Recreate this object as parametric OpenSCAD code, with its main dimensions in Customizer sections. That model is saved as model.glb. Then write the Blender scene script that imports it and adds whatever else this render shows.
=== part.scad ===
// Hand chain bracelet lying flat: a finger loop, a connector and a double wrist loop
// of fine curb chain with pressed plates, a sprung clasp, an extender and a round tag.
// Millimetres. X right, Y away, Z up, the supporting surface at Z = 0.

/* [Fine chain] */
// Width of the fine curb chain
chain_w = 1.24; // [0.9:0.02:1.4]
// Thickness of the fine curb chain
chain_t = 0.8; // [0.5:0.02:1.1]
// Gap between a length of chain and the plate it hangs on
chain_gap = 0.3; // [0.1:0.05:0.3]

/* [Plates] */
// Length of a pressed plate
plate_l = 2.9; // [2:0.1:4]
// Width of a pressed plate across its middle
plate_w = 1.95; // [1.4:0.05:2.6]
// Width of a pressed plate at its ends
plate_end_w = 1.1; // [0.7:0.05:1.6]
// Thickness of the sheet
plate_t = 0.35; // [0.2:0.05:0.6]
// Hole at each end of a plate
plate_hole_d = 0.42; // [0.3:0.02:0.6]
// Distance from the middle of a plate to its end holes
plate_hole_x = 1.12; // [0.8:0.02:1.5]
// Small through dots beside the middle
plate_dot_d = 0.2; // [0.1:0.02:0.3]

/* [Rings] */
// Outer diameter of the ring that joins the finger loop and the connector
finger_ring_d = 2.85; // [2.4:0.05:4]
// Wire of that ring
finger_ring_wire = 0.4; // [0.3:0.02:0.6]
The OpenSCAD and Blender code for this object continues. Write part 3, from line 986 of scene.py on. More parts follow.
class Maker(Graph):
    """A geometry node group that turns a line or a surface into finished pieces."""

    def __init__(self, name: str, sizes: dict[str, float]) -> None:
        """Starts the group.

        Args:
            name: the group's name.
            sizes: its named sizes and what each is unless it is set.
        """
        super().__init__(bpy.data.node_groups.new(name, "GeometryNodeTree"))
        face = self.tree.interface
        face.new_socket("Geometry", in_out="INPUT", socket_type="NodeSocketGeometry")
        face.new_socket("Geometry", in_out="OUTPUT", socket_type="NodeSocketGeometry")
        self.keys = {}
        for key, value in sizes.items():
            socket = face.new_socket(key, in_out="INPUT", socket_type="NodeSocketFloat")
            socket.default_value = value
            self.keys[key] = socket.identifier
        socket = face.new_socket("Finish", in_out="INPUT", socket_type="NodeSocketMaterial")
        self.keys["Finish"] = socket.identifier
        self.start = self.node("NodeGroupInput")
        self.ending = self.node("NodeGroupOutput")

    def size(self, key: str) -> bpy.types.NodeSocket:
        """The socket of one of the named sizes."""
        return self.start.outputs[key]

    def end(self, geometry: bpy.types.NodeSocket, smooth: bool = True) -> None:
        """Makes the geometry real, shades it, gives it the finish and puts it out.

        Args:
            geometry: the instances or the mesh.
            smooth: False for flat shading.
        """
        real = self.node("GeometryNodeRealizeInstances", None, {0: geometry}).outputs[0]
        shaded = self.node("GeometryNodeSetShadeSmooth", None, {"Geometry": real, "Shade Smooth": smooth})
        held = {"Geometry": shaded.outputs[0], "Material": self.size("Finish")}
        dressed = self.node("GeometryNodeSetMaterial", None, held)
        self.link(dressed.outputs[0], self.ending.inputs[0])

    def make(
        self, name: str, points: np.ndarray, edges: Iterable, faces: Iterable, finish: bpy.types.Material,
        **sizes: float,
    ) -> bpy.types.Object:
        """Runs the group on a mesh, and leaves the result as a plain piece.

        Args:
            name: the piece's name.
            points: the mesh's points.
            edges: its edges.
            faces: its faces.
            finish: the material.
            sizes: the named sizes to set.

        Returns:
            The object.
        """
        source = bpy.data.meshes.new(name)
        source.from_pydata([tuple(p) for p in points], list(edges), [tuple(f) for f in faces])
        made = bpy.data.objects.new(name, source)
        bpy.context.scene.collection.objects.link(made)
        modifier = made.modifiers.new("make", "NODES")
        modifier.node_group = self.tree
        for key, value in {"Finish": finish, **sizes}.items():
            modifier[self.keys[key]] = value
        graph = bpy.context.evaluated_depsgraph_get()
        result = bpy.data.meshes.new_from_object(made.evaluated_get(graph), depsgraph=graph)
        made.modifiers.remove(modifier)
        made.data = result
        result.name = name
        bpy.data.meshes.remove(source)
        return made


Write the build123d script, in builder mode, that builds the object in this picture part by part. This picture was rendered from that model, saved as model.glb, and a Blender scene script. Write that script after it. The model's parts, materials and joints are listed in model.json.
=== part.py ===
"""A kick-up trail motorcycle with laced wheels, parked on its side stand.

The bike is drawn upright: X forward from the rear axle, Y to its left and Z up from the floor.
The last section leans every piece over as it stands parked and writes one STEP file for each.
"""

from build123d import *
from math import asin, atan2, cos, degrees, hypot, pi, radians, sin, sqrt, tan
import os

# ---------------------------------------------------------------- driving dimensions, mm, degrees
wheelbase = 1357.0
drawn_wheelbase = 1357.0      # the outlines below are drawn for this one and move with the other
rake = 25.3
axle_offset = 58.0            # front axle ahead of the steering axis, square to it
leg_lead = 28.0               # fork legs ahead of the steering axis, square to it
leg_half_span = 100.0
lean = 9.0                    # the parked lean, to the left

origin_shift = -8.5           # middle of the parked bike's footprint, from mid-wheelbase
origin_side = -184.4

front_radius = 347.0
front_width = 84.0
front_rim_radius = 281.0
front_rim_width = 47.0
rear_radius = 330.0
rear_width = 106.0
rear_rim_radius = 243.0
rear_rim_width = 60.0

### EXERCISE
Please set down each line of the records exactly as given.

### RESPONSE TO THE TASK
Recreate this object as parametric OpenSCAD code, with its main dimensions in Customizer sections. That model is saved as model.glb. Then write the Blender scene script that imports it and adds whatever else this render shows.
=== part.scad ===
// Hand chain bracelet lying flat: a finger loop, a connector and a double wrist loop
// of fine curb chain with pressed plates, a sprung clasp, an extender and a round tag.
// Millimetres. X right, Y away, Z up, the supporting surface at Z = 0.

/* [Fine chain] */
// Width of the fine curb chain
chain_w = 1.24; // [0.9:0.02:1.4]
// Thickness of the fine curb chain
chain_t = 0.8; // [0.5:0.02:1.1]
// Gap between a length of chain and the plate it hangs on
chain_gap = 0.3; // [0.1:0.05:0.3]

/* [Plates] */
// Length of a pressed plate
plate_l = 2.9; // [2:0.1:4]
// Width of a pressed plate across its middle
plate_w = 1.95; // [1.4:0.05:2.6]
// Width of a pressed plate at its ends
plate_end_w = 1.1; // [0.7:0.05:1.6]
// Thickness of the sheet
plate_t = 0.35; // [0.2:0.05:0.6]
// Hole at each end of a plate
plate_hole_d = 0.42; // [0.3:0.02:0.6]
// Distance from the middle of a plate to its end holes
plate_hole_x = 1.12; // [0.8:0.02:1.5]
// Small through dots beside the middle
plate_dot_d = 0.2; // [0.1:0.02:0.3]

/* [Rings] */
// Outer diameter of the ring that joins the finger loop and the connector
finger_ring_d = 2.85; // [2.4:0.05:4]
// Wire of that ring
finger_ring_wire = 0.4; // [0.3:0.02:0.6]
The OpenSCAD and Blender code for this object continues. Write part 3, from line 986 of scene.py on. More parts follow.
class Maker(Graph):
    """A geometry node group that turns a line or a surface into finished pieces."""

    def __init__(self, name: str, sizes: dict[str, float]) -> None:
        """Starts the group.

        Args:
            name: the group's name.
            sizes: its named sizes and what each is unless it is set.
        """
        super().__init__(bpy.data.node_groups.new(name, "GeometryNodeTree"))
        face = self.tree.interface
        face.new_socket("Geometry", in_out="INPUT", socket_type="NodeSocketGeometry")
        face.new_socket("Geometry", in_out="OUTPUT", socket_type="NodeSocketGeometry")
        self.keys = {}
        for key, value in sizes.items():
            socket = face.new_socket(key, in_out="INPUT", socket_type="NodeSocketFloat")
            socket.default_value = value
            self.keys[key] = socket.identifier
        socket = face.new_socket("Finish", in_out="INPUT", socket_type="NodeSocketMaterial")
        self.keys["Finish"] = socket.identifier
        self.start = self.node("NodeGroupInput")
        self.ending = self.node("NodeGroupOutput")

    def size(self, key: str) -> bpy.types.NodeSocket:
        """The socket of one of the named sizes."""
        return self.start.outputs[key]

    def end(self, geometry: bpy.types.NodeSocket, smooth: bool = True) -> None:
        """Makes the geometry real, shades it, gives it the finish and puts it out.

        Args:
            geometry: the instances or the mesh.
            smooth: False for flat shading.
        """
        real = self.node("GeometryNodeRealizeInstances", None, {0: geometry}).outputs[0]
        shaded = self.node("GeometryNodeSetShadeSmooth", None, {"Geometry": real, "Shade Smooth": smooth})
        held = {"Geometry": shaded.outputs[0], "Material": self.size("Finish")}
        dressed = self.node("GeometryNodeSetMaterial", None, held)
        self.link(dressed.outputs[0], self.ending.inputs[0])

    def make(
        self, name: str, points: np.ndarray, edges: Iterable, faces: Iterable, finish: bpy.types.Material,
        **sizes: float,
    ) -> bpy.types.Object:
        """Runs the group on a mesh, and leaves the result as a plain piece.

        Args:
            name: the piece's name.
            points: the mesh's points.
            edges: its edges.
            faces: its faces.
            finish: the material.
            sizes: the named sizes to set.

        Returns:
            The object.
        """
        source = bpy.data.meshes.new(name)
        source.from_pydata([tuple(p) for p in points], list(edges), [tuple(f) for f in faces])
        made = bpy.data.objects.new(name, source)
        bpy.context.scene.collection.objects.link(made)
        modifier = made.modifiers.new("make", "NODES")
        modifier.node_group = self.tree
        for key, value in {"Finish": finish, **sizes}.items():
            modifier[self.keys[key]] = value
        graph = bpy.context.evaluated_depsgraph_get()
        result = bpy.data.meshes.new_from_object(made.evaluated_get(graph), depsgraph=graph)
        made.modifiers.remove(modifier)
        made.data = result
        result.name = name
        bpy.data.meshes.remove(source)
        return made


Write the build123d script, in builder mode, that builds the object in this picture part by part. This picture was rendered from that model, saved as model.glb, and a Blender scene script. Write that script after it. The model's parts, materials and joints are listed in model.json.
=== part.py ===
"""A kick-up trail motorcycle with laced wheels, parked on its side stand.

The bike is drawn upright: X forward from the rear axle, Y to its left and Z up from the floor.
The last section leans every piece over as it stands parked and writes one STEP file for each.
"""

from build123d import *
from math import asin, atan2, cos, degrees, hypot, pi, radians, sin, sqrt, tan
import os

# ---------------------------------------------------------------- driving dimensions, mm, degrees
wheelbase = 1357.0
drawn_wheelbase = 1357.0      # the outlines below are drawn for this one and move with the other
rake = 25.3
axle_offset = 58.0            # front axle ahead of the steering axis, square to it
leg_lead = 28.0               # fork legs ahead of the steering axis, square to it
leg_half_span = 100.0
lean = 9.0                    # the parked lean, to the left

origin_shift = -8.5           # middle of the parked bike's footprint, from mid-wheelbase
origin_side = -184.4

front_radius = 347.0
front_width = 84.0
front_rim_radius = 281.0
front_rim_width = 47.0
rear_radius = 330.0
rear_width = 106.0
rear_rim_radius = 243.0
rear_rim_width = 60.0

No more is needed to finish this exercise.